Per CUNA request, CFPB to address TRID concerns

April 28, 2016

In response to months of advocacy from CUNA, the Consumer Financial Protection Bureau (CFPB) Thursday wrote to CUNA announcing it will initiate a rulemaking this summer to address issues with a recent bureau mortgage rule. The upcoming rulemaking will address ongoing concerns over the implementation of the bureau’s Truth in Lending Act-Real Estate Settlement Procedures Act integrated disclosures (TRID) rule.

“CUNA is pleased to see that the bureau is now acknowledging that their regulations impose a significant burden on credit unions and their members, and that compliance is often immensely more difficult than the bureau understands,” said Ryan Donovan, CUNA’s chief advocacy officer. “The CFPB has been reluctant to issue written guidance or amend its rule wanting the industry to attempt to ‘work out’ the issues despite outcries from CUNA and the industry. We will continue to work with the CFPB as it moves forward with these changes to ensure that they bring proper relief for credit unions across the country.”

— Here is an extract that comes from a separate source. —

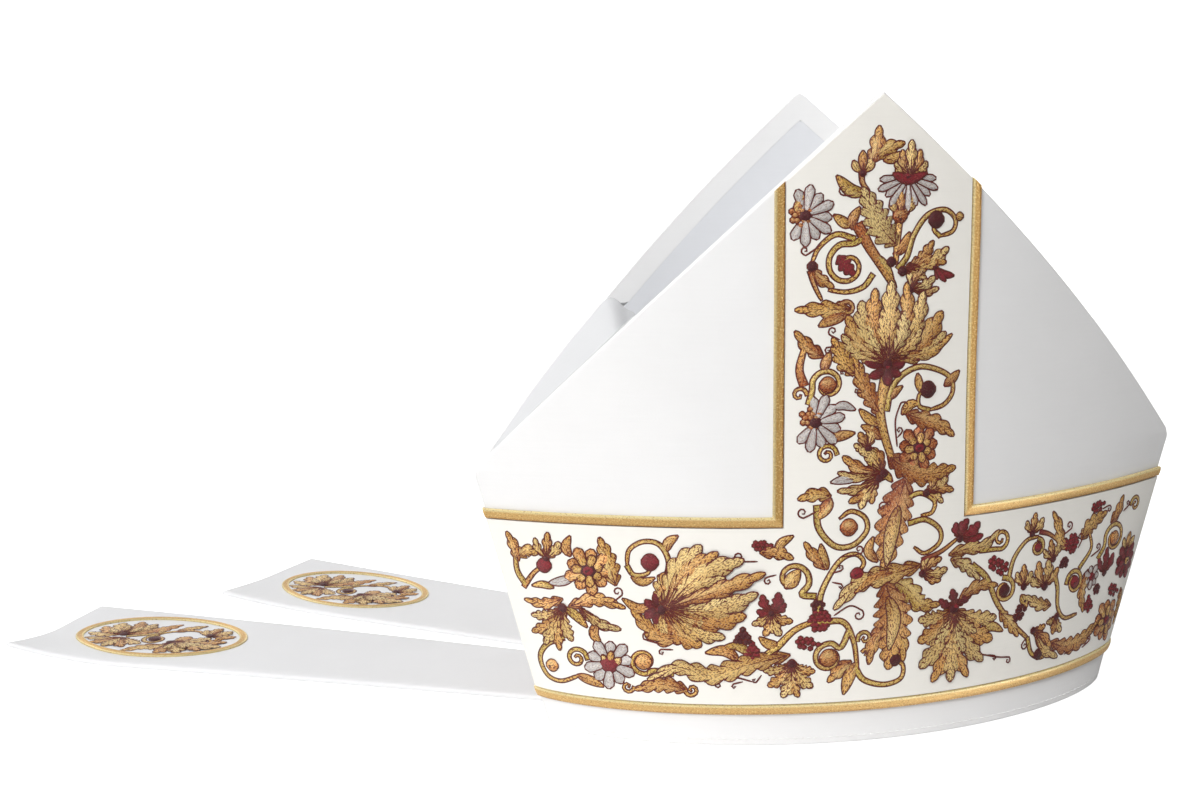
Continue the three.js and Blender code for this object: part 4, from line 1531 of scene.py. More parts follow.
def band_right() -> list[Motif]:
    """The figures of the band to the right, packed closer than the left ones.

    Returns:
        The figures, lowest first.
    """
    gold, bronze, pale, olive = Tone.GOLD, Tone.BRONZE, Tone.PALE, Tone.OLIVE
    crimson, wine, silver = Tone.CRIMSON, Tone.WINE, Tone.SILVER
    return [
        Leaf([(34, 82), (44, 84), (52, 84), (60, 90)], 6, gold, 3, 0.0, pale),
        Scroll((61, 86), 5, 240, 1.3, 1, 1.8, olive, 0, crimson, (50, 82)),
        Leaf([(35, 80), (43, 76), (50, 69)], 6, pale, 3, 0.1, pale),
        Cluster((60, 74), 3.2, 1.1, crimson, 6, -30),
        Stem([(46, 76), (54, 69), (60, 57), (68, 47), (80, 36)], 2.6),
        Scroll((64, 62), 6, 100, 1.1, -1, 2.0, olive, 2.6, wine),
        Palmette(
            (37, 57),
            [(20, 54), (20, 44), (21, 32), (27, 25), (36, 24), (45, 25), (53, 31), (58, 40), (60, 50)],
            9.5,
        ),
        Palmette((37, 56), [(28, 42), (34, 36), (43, 37), (49, 45)], 7, gold, pale, None, level=0.6),
        Palmette((38, 58), [(30, 62), (36, 66), (44, 64)], 4.4, wine, crimson, crimson),
        Leaf([(40, 61), (50, 66), (60, 65)], 6, bronze, 3),
        Tendril([(52, 34), (62, 31), (68, 30)], 1.6, -1),
        Tendril([(56, 33), (60, 32)], 1.2, -1),
        Leaf([(62, 52), (68, 46), (73, 39)], 6, gold, 3),
        Leaf([(52, 45), (58, 46), (64, 43)], 4, olive),
        Cluster((74, 51), 2.8, 1.0, wine, 4, 60),
        Palmette((75, 62), [(71, 69), (75, 72), (80, 68)], 4.6),
        Stem([(66, 66), (69, 76), (76, 83), (83, 84)], 2.0),
        Scroll((83, 79), 4, 90, 1.1, -1, 1.8, olive, 1.8, crimson),
        Palmette((79, 86), [(76, 92), (81, 95), (86, 92)], 4.2),
        Stem([(84, 86), (90, 84), (96, 80)], 1.8, crimson),
        Leaf([(104, 75), (98, 80), (96, 87), (92, 94)], 6, gold, 3),
        Palmette((93, 72), [(87, 77), (91, 81), (97, 79)], 4.2),
        Cluster((105, 77), 4.2, 1.2),
        Cluster((101, 69), 2.8, 1.0, wine),
        Tendril([(99, 82), (104, 84)], 2.2),
        Palmette((88, 60), [(79, 66), (84, 72), (90, 72), (97, 67)], 5.6),
        Leaf([(93, 50), (85, 52), (77, 57)], 6, gold, 3, 0.0, pale),
        Leaf([(74, 58), (76, 55), (78, 52)], 4, olive),
        Stem([(94, 66), (97, 58), (98, 48), (103, 42), (112, 42)], 2.2),
        Scroll((109, 58), 6, 180, 1.3, -1, 2.0, olive, 2.8, crimson),
        Palmette((97, 44), [(91, 42), (95, 36), (101, 36)], 4.4),
        Stem([(79, 37), (82, 29), (89, 26), (95, 30)], 2.0),
        Berry((86, 28), 2.4, wine),
        Palmette((82, 40), [(87, 34), (94, 30), (99, 24), (90, 41)], 4.6),
        Tendril([(79, 38), (76, 35)], 2.0),
        Leaf([(94, 32), (104, 28), (116, 28), (131, 34)], 8, bronze, 6),
        Tendril([(104, 24), (110, 25)], 1.5),
        Tendril([(118, 24), (124, 26)], 1.5),
        Leaf([(112, 78), (119, 84), (130, 88)], 8, gold, 4),
        Cluster((123, 92), 2.0, 0.9, crimson, 7, 10),
        Tendril([(126, 90), (131, 91)], 1.8, -1),
        Leaf([(134, 82), (139, 87), (142, 94)], 6, bronze, 2),
        Scroll((138, 74), 8, 200, 1.2, -1, 2.2, olive, 3.2, bronze, (126, 66)),
        Tendril([(110, 74), (113, 78)], 2.0),
        Tendril([(120, 68), (126, 70)], 2.0),
        Scroll((153, 88), 4, 180, 1.3, -1, 1.6),
        Tendril([(143, 86), (147, 88)], 1.6),
        Palmette((132, 58), [(127, 66), (133, 70), (139, 66)], 4.8, crimson, crimson, wine),
        Peony((151, 60), 9.5, crimson, crimson, gold, 10),
        Palmette((150, 66), [(147, 72), (152, 74), (157, 71)], 4),
        Cluster((121, 45), 3.4, 1.1),
        Cluster((127, 51), 2.6, 1.0, wine),
        Cluster((143, 47), 2.6, 1.0, crimson, 5, -20),
        Peony((138, 33), 11, bronze, gold, crimson, 5),
        Leaf([(119, 62), (115, 52), (117, 42)], 6, bronze, 4),
        Leaf([(151, 46), (152, 38), (149, 28)], 6, gold, 3),
        Daisy((122, 58), 6, 7, silver, crimson, 0),
        Stem([(112, 64), (120, 72), (118, 80)], 2.0),
    ]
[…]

TRID became effective Oct. 3, 2015. Since then, CUNA has had ongoing discussions with the CFPB, outlining numerous areas that need clarification. These clarifications are needed to ensure credit unions are able to comply with TRID, as well as to ensure a properly functioning secondary market.

According to CFPB Director Richard Cordray, as spelled out in his Thursday letter, the bureau believes incorporating some of the CFPB’s existing informal guidance into the regulation text would be helpful. In addition, Cordray said he believes there are places in the regulation text and commentary where adjustments would “provide greater clarity and certainty.”

CUNA wrote to Reps. Blaine Luetkemeyer (R-Mo.) and Randy Neugebauer (R-Texas) earlier this month recommending numerous areas that need clarification from the bureau.

These include: the ability to cure errors or defects; potential delays when revising the closing disclosure; confusion regarding construction loans; the proper disclosure method for lender credits and principal reduction; and more.